In the aftermath of the discovery of Javier Rosales’s remains there was more confusion. “The previous day we had already searched in the area where we found him,” Javier’s mother told El Diario. “He wasn’t there the day before.” She also noted that Javier was dressed in clothes that did not belong to him, whereas Sergio Fernández had indicated that the soldiers had left them at the location in boxers after pelting them with stones. Javier’s mother accused the military of having replaced her son’s body there after the previous day’s search.
A woman named Raquel García presented herself before the Juárez media to say that the two young men had been drinking at her home Monday evening and Tuesday morning before they were picked up. She accused an officer named “Captain Molina” of leading the unit that had lifted the two men, and she identified their vehicle as unit number 2321370. She went further. “I know them, they’re with the Red Berets. I know that because I work with a group of women who ‘service’ the military and they asked me to send them girls.” Raquel García accused the military of threatening her since the events had come to light, saying that they would plant drugs on her, so she’d decided to go public, including disclosing the nature of her work and why she knew the soldiers as well as she did.

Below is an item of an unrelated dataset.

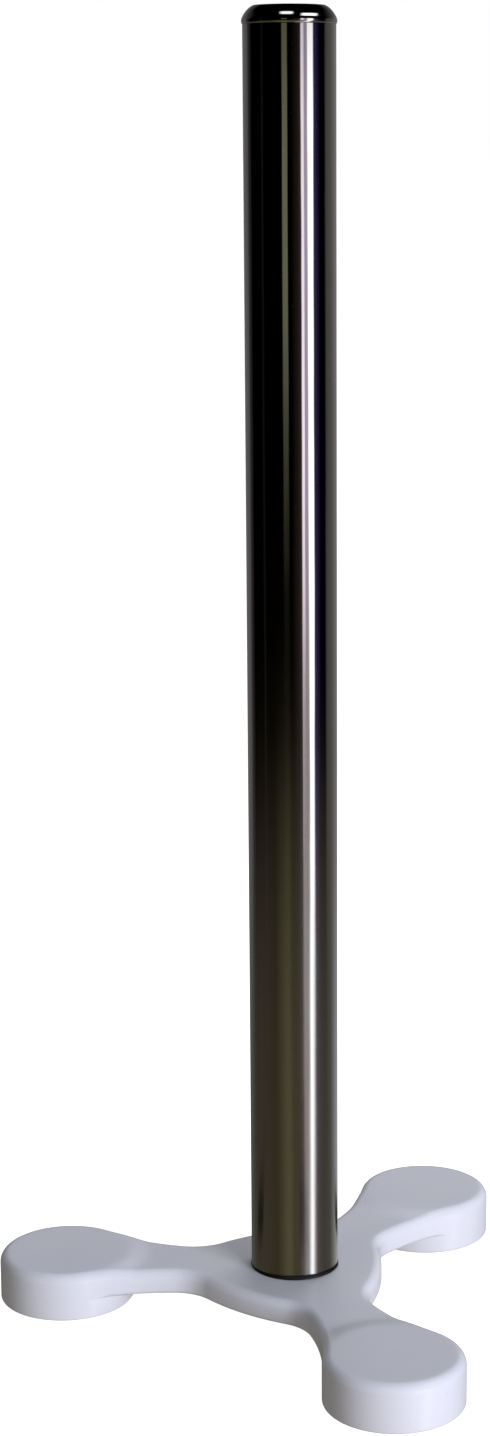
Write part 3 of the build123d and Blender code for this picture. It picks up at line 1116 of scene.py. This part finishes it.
grown(
    hexagon_bolt,
    thread,
    zinc,
    {
        "Start": (socket[0], socket[1], head_top + 2 * thread_pitch),
        "Length": bolt_high.z - head_top - 3 * thread_pitch,
        "Pitch": thread_pitch,
        "Middle Radius": thread_middle,
        "Depth": thread_depth,
    },
)
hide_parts("draw_bolt")
for washer in (plain_washer, spring_washer):
    washer.data.materials.append(zinc)
for piece in (plain_washer, spring_washer, hexagon_bolt):
    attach(piece, "root")

# ---- socket tube ----------------------------------------------------------------
# Straight welded stainless tube with a 1.2 mm wall, drawn through polishing mops along
# its length until it mirrors, so faint lines run up it and the mirror wavers a little.

tube_wall = 0.0012
tube_edge = 0.0002
tube_sides = 360
tube_corners = [
    (tube_radius, tube_low.z),
    (tube_radius, tube_high.z),
    (tube_radius - tube_wall, tube_high.z),
    (tube_radius - tube_wall, tube_low.z),
]
tube_profile = eased([(*corner, tube_edge) for corner in tube_corners])
steel_tube = solid("steel_tube", [turned(tube_profile, count=tube_sides)], sharp=30)

polished_tube, tree, shader, place = new_material("mopped_tube_steel")
marks = use_group(tree, handling, Place=place, Patch_Scale=16.0)


def drawn_out(tree, vector, stretch):
    """Coordinates shrunk along Z, so that a pattern on them is drawn out up the tube."""
    made = tree.nodes.new("ShaderNodeVectorMath")
    made.operation = "MULTIPLY"
    feed(tree, made.inputs[0], vector)
    made.inputs[1].default_value = (1.0, 1.0, 1.0 / stretch)
    return made.outputs[0]


fine_lines = noise(tree, drawn_out(tree, place, 140.0), 2600.0, detail=3.0)
broad_lines = noise(tree, drawn_out(tree, place, 60.0), 420.0, detail=2.0)
waver = noise(tree, drawn_out(tree, place, 9.0), 90.0, detail=2.0)
steel_shades = [(0.3, (0.57, 0.565, 0.565)), (0.5, (0.61, 0.61, 0.61)), (0.7, (0.585, 0.58, 0.575))]
feed(tree, shader.inputs["Base Color"], graded(tree, broad_lines, steel_shades))
height_above_floor = tree.nodes.new("ShaderNodeSeparateXYZ")
feed(tree, height_above_floor.inputs[0], place)
lower_haze = rising(tree, height_above_floor.outputs["Z"], 0.31, 0.08, 0.07, 0.185)
feed(tree, shader.inputs["Roughness"], calc(tree, "MULTIPLY_ADD", marks["Smudge"], 0.02, lower_haze))
shader.inputs["Metallic"].default_value = 1.0
shader.inputs["Anisotropic"].default_value = 1.0
shader.inputs["Anisotropic Rotation"].default_value = 0.25
waver_height = calc(tree, "MULTIPLY", waver, 12.0)
line_height = calc(tree, "MULTIPLY_ADD", broad_lines, 0.5, calc(tree, "MULTIPLY", fine_lines, 0.06))
bumped(tree, shader, calc(tree, "ADD", waver_height, line_height), 0.000006)
steel_tube.data.materials.append(polished_tube)
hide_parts("socket_tube")
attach(steel_tube, "root")

# ---- pole seat ------------------------------------------------------------------
# A black nylon cup, moulded in one piece, that rests on the plug and centres the foot
# of the pole.

seat_low, seat_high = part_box("pole_seat")
seat_radius = (seat_high.x - seat_low.x) / 2
pole_bore = 0.01295
seat_floor = 0.0040
seat_lead_in = 0.0020
seat_profile = eased(
    [
        (0, seat_low.z, 0),
        (seat_radius, seat_low.z, 0.0006),
        (seat_radius, seat_high.z, 0.0004),
        (pole_bore + seat_lead_in, seat_high.z, 0.0004),
        (pole_bore, seat_high.z - seat_lead_in, 0.0006),
        (pole_bore, seat_low.z + seat_floor, 0.0008),
        (0, seat_low.z + seat_floor, 0),
    ]
)
nylon_seat = solid("nylon_seat", [turned(seat_profile)], sharp=30)
nylon = moulded(
    "moulded_nylon",
    grain_scale=1200.0,
    colours=((0.024, 0.024, 0.026), (0.036, 0.036, 0.036)),
    roughnesses=(0.38, 0.52),
    grain_height=0.00003,
)
nylon_seat.data.materials.append(nylon)
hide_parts("pole_seat")
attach(nylon_seat, "root")

# ---- top collar -----------------------------------------------------------------
# Stainless collar turned from bar and mopped to a black mirror: a spigot in the tube, a
# bead just proud of the tube, a tapered side that rounds over, and a lip into the bore.

collar_low, collar_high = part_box("top_collar")
bulge_radius = (collar_high.x - collar_low.x) / 2
bulge_height = 0.0015
side_height = 0.0023
side_radius = 0.0193
side_lean = math.radians(24)
shoulder_height = 0.0052
shoulder_radius = 0.0175
crest_radius = 0.0147
lip_drop = 0.0005
collar_bore = 0.0142
ledge_radius = 0.0134
ledge_height = 0.0020
collar_spigot = tube_radius - tube_wall - 0.00005
collar_seat = tube_high.z
collar_sides = 256


def bend(centre, reach, start, end, steps):
    """Points of an elliptical arc in a profile, at angles in degrees."""
    angles = [math.radians(start + (end - start) * k / steps) for k in range(steps + 1)]
    return [(centre[0] + reach[0] * math.cos(a), centre[1] + reach[1] * math.sin(a)) for a in angles]


def leaning_arc(start, end, lean, steps):
    """An arc that sets off at a lean from upright: its points after the start, and its last lean."""
    inward = Vector((-math.cos(lean), -math.sin(lean)))
    reach = (end - start).length_squared / (2 * (end - start).dot(inward))
    centre = start + inward * reach
    last_lean = math.atan2(end.y - centre.y, end.x - centre.x)
    return bend(centre, (reach, reach), math.degrees(lean), math.degrees(last_lean), steps)[1:], last_lean


side = Vector((side_radius, collar_seat + side_height))
shoulder = Vector((shoulder_radius, collar_seat + shoulder_height))
crest = Vector((crest_radius, collar_high.z))
tapered_side, shoulder_lean = leaning_arc(side, shoulder, side_lean, 12)
rounded_shoulder, _ = leaning_arc(shoulder, crest, shoulder_lean, 14)
lip_level = collar_high.z - lip_drop
collar_profile = [
    (ledge_radius, collar_low.z + ledge_height),
    (ledge_radius, collar_low.z),
    (collar_spigot, collar_low.z),
    (collar_spigot, collar_seat),
]
collar_profile += bend(
    (tube_radius, collar_seat + bulge_height), (bulge_radius - tube_radius, bulge_height), -90, 0, 10
)
collar_profile.append(tuple(side))
collar_profile += tapered_side + rounded_shoulder
collar_profile += bend((crest_radius, lip_level), (crest_radius - collar_bore, lip_drop), 90, 180, 8)[1:]
collar_profile.append((collar_bore, collar_low.z + ledge_height))
steel_collar = solid("steel_collar", [turned(collar_profile, count=collar_sides)], sharp=35)

polished_collar = lathe_finished(
    "mopped_collar_steel",
    colours=((0.60, 0.59, 0.58), (0.55, 0.54, 0.53)),
    roughnesses=(0.05, 0.10),
    marks_per_metre=5000.0,
    mark_depth=0.0000015,
)
steel_collar.data.materials.append(polished_collar)
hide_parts("top_collar")
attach(steel_collar, "root")

# ---- collar liner ---------------------------------------------------------------
# A black nylon bush pressed into the collar, with an eased mouth. The pole slides
# through it without marking.

liner_low, liner_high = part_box("collar_liner")
liner_radius = (liner_high.x - liner_low.x) / 2
liner_mouth = 0.0006
liner_profile = eased(
    [
        (pole_bore, liner_low.z, 0.0003),
        (liner_radius, liner_low.z, 0.0002),
        (liner_radius, liner_high.z, 0.0002),
        (pole_bore + liner_mouth, liner_high.z, 0.0002),
        (pole_bore, liner_high.z - liner_mouth, 0.0004),
    ]
)
nylon_liner = solid("nylon_liner", [turned(liner_profile)], sharp=30)
nylon_liner.data.materials.append(nylon)
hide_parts("collar_liner")
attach(nylon_liner, "root")

# ---- size -----------------------------------------------------------------------
# The finished stand's box, over every piece that renders but the floor.

low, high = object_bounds()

After two days of silence, the secretaría de la defensa nacional issued a terse press statement:
In relation to the newspaper article published on the 11th day of April of 2009 in the newspaper El Diario of Ciudad Juárez, Chihuahua, and the stories aired on Channel 2 of the local station “Televisa Juárez,” regarding the presumed participation of military personnel in the actions that eventuated in the death of the civilian JAVIER EDUARDO ROSALES ROSALES: The command of Operación Conjunto Chihuahua roundly denies that military personnel had any role whatsoever in the said actions, which are turned over to the corresponding authorities for investigation and so that the identity of those responsible for the murder of the young Rosales Rosales man may be clarified.
As soon as Sergio’s medical condition stabilized, his family transferred him to a hospital in El Paso (he was an American citizen). Javier Rosales’s family was afraid that there would be reprisals against them for speaking out; when asked if they were going to press charges, they said they would not appear at the attorney general’s office but that
they would present themselves at the office of the Chihuahua Human Rights Commission in Juárez to file a complaint against the military.

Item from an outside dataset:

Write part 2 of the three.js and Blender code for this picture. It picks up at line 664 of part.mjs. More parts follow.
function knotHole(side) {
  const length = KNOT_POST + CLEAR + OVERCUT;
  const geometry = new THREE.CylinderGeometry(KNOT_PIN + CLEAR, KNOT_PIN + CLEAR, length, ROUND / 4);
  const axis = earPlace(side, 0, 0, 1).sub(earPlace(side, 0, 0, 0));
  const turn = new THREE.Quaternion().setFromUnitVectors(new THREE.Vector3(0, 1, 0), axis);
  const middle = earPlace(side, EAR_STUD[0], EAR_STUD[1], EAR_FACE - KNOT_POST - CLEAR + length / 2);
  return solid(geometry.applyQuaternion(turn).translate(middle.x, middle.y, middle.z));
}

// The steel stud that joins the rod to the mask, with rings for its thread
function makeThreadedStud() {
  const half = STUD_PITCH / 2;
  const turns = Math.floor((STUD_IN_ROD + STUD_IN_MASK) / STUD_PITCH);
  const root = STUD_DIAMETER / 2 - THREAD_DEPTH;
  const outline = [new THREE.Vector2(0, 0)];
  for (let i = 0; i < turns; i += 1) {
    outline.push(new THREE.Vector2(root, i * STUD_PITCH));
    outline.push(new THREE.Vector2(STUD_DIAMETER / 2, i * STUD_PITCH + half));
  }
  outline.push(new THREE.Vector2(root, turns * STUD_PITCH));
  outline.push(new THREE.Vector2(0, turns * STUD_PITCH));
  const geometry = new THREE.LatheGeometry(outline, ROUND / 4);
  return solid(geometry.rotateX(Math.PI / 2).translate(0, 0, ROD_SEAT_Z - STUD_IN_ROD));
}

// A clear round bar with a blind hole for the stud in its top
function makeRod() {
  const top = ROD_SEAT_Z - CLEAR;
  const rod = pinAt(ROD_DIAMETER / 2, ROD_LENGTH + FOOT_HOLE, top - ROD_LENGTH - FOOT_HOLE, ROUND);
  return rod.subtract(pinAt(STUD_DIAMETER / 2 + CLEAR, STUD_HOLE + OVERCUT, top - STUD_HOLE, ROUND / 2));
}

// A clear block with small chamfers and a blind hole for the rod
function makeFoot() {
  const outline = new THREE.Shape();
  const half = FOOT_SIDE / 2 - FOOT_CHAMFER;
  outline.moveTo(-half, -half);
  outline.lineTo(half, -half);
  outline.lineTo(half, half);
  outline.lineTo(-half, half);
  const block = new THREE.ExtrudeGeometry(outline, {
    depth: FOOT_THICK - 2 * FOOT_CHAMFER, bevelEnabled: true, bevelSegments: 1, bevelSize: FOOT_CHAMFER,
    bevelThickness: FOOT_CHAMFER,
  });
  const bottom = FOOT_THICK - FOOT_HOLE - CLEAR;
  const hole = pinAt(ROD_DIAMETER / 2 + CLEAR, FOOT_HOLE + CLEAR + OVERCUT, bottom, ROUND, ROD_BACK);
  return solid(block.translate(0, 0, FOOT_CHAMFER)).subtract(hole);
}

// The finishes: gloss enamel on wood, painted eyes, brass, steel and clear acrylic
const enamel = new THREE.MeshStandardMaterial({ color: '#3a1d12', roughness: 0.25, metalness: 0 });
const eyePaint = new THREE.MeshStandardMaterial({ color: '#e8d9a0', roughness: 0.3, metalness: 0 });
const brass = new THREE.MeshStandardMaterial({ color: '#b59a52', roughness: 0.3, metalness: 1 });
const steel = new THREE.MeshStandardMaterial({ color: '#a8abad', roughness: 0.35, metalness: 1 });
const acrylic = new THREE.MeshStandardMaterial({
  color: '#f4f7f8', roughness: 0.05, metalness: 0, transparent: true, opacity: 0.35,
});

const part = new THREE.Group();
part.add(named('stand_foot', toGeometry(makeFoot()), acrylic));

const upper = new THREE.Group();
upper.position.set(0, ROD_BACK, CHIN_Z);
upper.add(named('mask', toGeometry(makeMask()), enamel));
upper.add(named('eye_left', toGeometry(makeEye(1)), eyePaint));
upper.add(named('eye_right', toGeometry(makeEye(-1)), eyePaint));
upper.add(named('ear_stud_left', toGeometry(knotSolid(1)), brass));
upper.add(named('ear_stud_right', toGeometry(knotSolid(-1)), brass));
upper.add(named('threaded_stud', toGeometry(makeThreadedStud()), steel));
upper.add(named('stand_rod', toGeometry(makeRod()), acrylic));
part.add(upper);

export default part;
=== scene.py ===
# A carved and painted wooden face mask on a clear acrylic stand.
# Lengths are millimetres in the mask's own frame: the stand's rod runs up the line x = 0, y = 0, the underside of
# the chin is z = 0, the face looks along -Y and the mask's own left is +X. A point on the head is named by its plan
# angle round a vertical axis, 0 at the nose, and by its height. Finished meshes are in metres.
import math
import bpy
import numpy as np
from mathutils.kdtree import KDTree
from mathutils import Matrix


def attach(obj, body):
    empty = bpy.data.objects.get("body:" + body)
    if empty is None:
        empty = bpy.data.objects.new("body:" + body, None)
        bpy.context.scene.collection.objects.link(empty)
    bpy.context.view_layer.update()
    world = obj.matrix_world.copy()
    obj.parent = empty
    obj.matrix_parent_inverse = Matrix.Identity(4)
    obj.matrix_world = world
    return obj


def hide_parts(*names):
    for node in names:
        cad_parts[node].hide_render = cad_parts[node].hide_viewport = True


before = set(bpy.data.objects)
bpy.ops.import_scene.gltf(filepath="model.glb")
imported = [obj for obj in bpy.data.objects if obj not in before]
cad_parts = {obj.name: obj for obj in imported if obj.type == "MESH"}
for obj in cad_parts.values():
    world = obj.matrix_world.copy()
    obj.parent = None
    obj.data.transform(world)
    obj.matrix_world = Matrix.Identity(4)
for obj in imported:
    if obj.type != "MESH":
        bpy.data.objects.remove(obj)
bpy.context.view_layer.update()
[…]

This was the dark underbelly of the government’s efforts in Juárez. Since March 1, 2009, the date that marked the official outset of Operación Conjunto Chihuahua, 140 complaints had been filed against the military at the Juárez office. This fact placed Gustavo de la Rosa on a collision course with the federal forces.
In mid-April, the Mexican Army issued a statement, ostensibly unrelated but clearly in response to the firestorm over the allegations against them, in which they noted that it was not uncommon to discover military uniforms as well as federal, state, and municipal police uniforms in the narco safe houses that they raided. The implication was that perhaps narcos dressed in army uniforms had lifted Fernández and Rosales, generating unfounded accusations against the military.

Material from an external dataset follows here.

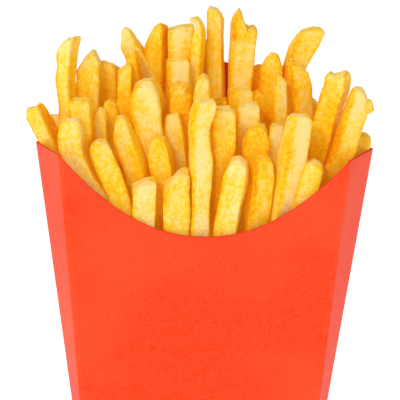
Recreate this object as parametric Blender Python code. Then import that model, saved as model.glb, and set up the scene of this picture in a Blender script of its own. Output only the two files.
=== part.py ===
"""A bucket of french fries: a folded carton with a scooped front, filled to overflowing.

The carton stands on its flat base at z = 0, its scooped front faces -Y and +X is to the right.
Lengths are in millimetres and are turned into metres when a mesh is made.
"""
import math
import random
from collections import namedtuple

import bmesh
import bpy
from mathutils import Vector

MM = 0.001

# The carton: widths and depths are outside, and change evenly from the base to the rim
RIM_HEIGHT = 125.0          # the tips of the two side creases
FOLD_TOP_HEIGHT = 124.3     # where the scoop ends, at the front panel's folds
SCOOP_LOW_HEIGHT = 94.8     # the lowest point of the scooped front edge
SCOOP_POWER = 2.2
BACK_TOP_HEIGHT = 153.5     # the top of the domed back panel
BACK_POWER = 1.2
BASE_FOLD = 41.5            # half the width of the front and back panels
RIM_FOLD = 52.9
BASE_CREASE = 44.4          # half the whole width, at the side creases
RIM_CREASE = 62.8
BASE_DEPTH = 17.0           # half the whole depth
RIM_DEPTH = 26.0
BOARD = 0.5                 # thickness of the paperboard
PANEL_COLUMNS = 14          # faces across the front panel and across the back panel
WALL_ROWS = 6

# How the contents keep clear of the board
CLEARANCE = 0.45
CORE_CLEARANCE = 1.0
FREE_SIDE_HEIGHT = RIM_HEIGHT + 2.8     # above this the fries may lean out over the side panels
FREE_BACK_HEIGHT = BACK_TOP_HEIGHT + 2.0
LEAN_OUT = 0.6                          # how fast they may do so, across for each unit up

# The heap's core: height, share of the inner width, and the depths of its front and back
CORE_RINGS = (
    (BOARD + CLEARANCE, 1.0, -1.0, 1.0),
    (21.0, 1.0, -1.0, 1.0),
    (42.0, 1.0, -1.0, 1.0),
    (63.0, 1.0, -1.0, 1.0),
    (84.0, 1.0, -1.0, 1.0),
    (92.0, 0.97, -0.62, 0.98),
    (110.0, 0.90, -0.18, 0.90),
    (122.0, 0.80, 0.05, 0.80),
    (129.0, 0.55, 0.20, 0.62),
)

# The fries
FRY_FOOT_HEIGHT = 78.0      # every fry is followed down to here, inside the core
FOOT_LEAN = 0.5             # how much of its lean a fry keeps below its visible part
FRY_STATIONS = (0.0, 0.018, 0.10, 0.24, 0.42, 0.68, 1.0)
SECTION_CORNER = 0.72       # a fry's section is a square with its corners cut here
TIP_ROUND = 0.86            # how much of its width a fry keeps at its end face
END_REACH = 14.0            # an end's outline fades out this far down
HEADING_STEP = 1.5          # a fry's direction is read this far to either side of a ring
RING_SCATTER = 0.02         # how much a ring is larger or smaller than its fry's width
THICKNESS_SHARE = 0.55      # a fry's thickness: this share of its width,
THICKNESS_ADDED = 3.8       # and this much more
SEED = 7

# The place from which the front view below is seen
EYE = Vector((-1.5, -886.3, 260.5))

# The outline of a fry's end as seen, left to right: (place across it from -1 to 1, drop from its highest)
SQUARE = ((-1, 0.5), (-0.75, 0), (0.75, 0.1), (1, 0.6))
DOME = ((-1, 3.4), (-0.6, 0.9), (0, 0), (0.6, 0.8), (1, 3.2))
BLUNT = ((-1, 1.9), (-0.6, 0.3), (0.5, 0), (1, 1.5))
RISING = ((-1, 2.6), (0.3, 0.5), (1, 0))
FALLING = ((-1, 0), (-0.3, 0.5), (1, 2.6))
PEAK = ((-1, 4.4), (-0.55, 1.3), (0, 0), (0.5, 0.9), (1, 3.4))
LEAF = ((-1, 5.4), (-0.45, 1.6), (0.05, 0), (0.5, 1.3), (1, 4.4))

# path: a fry's middle line and width, seen on the carton's middle plane, as (x, z, width), tip first
# depths: of its tip and of its foot; turn: of its section in degrees; end: the outline of its end
Fry = namedtuple("Fry", "path depths turn end")

FRONT_ROW = (
    Fry([(-49.6, 134.6, 8.4), (-49.4, 128, 9.8), (-48.9, 122, 9.8), (-46.5, 116, 9.6), (-43.3, 110.5, 9.2),
         (-38.5, 104.5, 9.0), (-32.5, 98, 9.0)], (-15, -17), -12, BLUNT),
    Fry([(-39.8, 126.3, 8.6), (-37.6, 119, 9.0), (-34.2, 110, 9.2), (-31, 101, 9.0)],
        (-18, -17.5), 12, DOME),
    Fry([(-22.4, 112.2, 8.7), (-22.5, 95, 8.8)], (-19.5, -17.5), 6, RISING),
    Fry([(-10.1, 116, 10.2), (-10.1, 92, 10.0)], (-19, -17), 5,
        ((-1, 5.4), (-0.4, 3.8), (0.1, 1.2), (0.5, 0.2), (1, 0))),
    Fry([(0.3, 142.7, 8.0), (-0.6, 138.5, 8.4), (-2.1, 132, 7.3), (-1.9, 126, 7.5), (-1.3, 119, 8.3),
         (-1.1, 111, 7.9), (-1.4, 103, 7.2), (-1.6, 96, 7.3), (-1.6, 90, 7.3)], (-18, -17.5), 8,
        ((-1, 2.8), (-0.4, 0.9), (0.2, 0.5), (0.7, 0), (1, 0.8))),
    Fry([(13.3, 120.9, 8.4), (12.5, 115, 9.7), (11.7, 110, 9.7), (9.8, 101, 9.3), (8.5, 91, 9.0)],
        (-19.5, -17), -12, DOME),
    Fry([(21.5, 121.5, 8.5), (21.3, 112, 9.4), (20.3, 103, 9.4), (19.5, 94, 9.3)],
        (-17.5, -16.5), 22, BLUNT),
    Fry([(36, 137.4, 9.2), (33.9, 126, 9.8), (32.1, 115, 9.9), (30.2, 105, 9.4), (28.8, 97, 9.0)],
        (-18, -17.5), 20, BLUNT),
    Fry([(41, 120.5, 8.0), (40.3, 113, 8.8), (38.6, 103, 8.6)], (-19, -17.5), -8, DOME),
)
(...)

In this instance, the explanation was implausible. The military and the other federal forces were sometimes overplaying their hands, entering homes without search warrants and lifting people to garner information, some of whom were tortured and some of whom died in the process. But it was also the case that the cartels and gangs kept stashes of official uniforms that they sometimes donned in an effort to disguise their identities; caches of such uniforms had been reported by the press covering raids on safe houses long before the human rights accusations against the federal forces had begun gaining traction. Regardless, the mounting opinion in Juárez in relation to the Rosales case was that it was, indeed, an example of human rights violations on behalf of the military.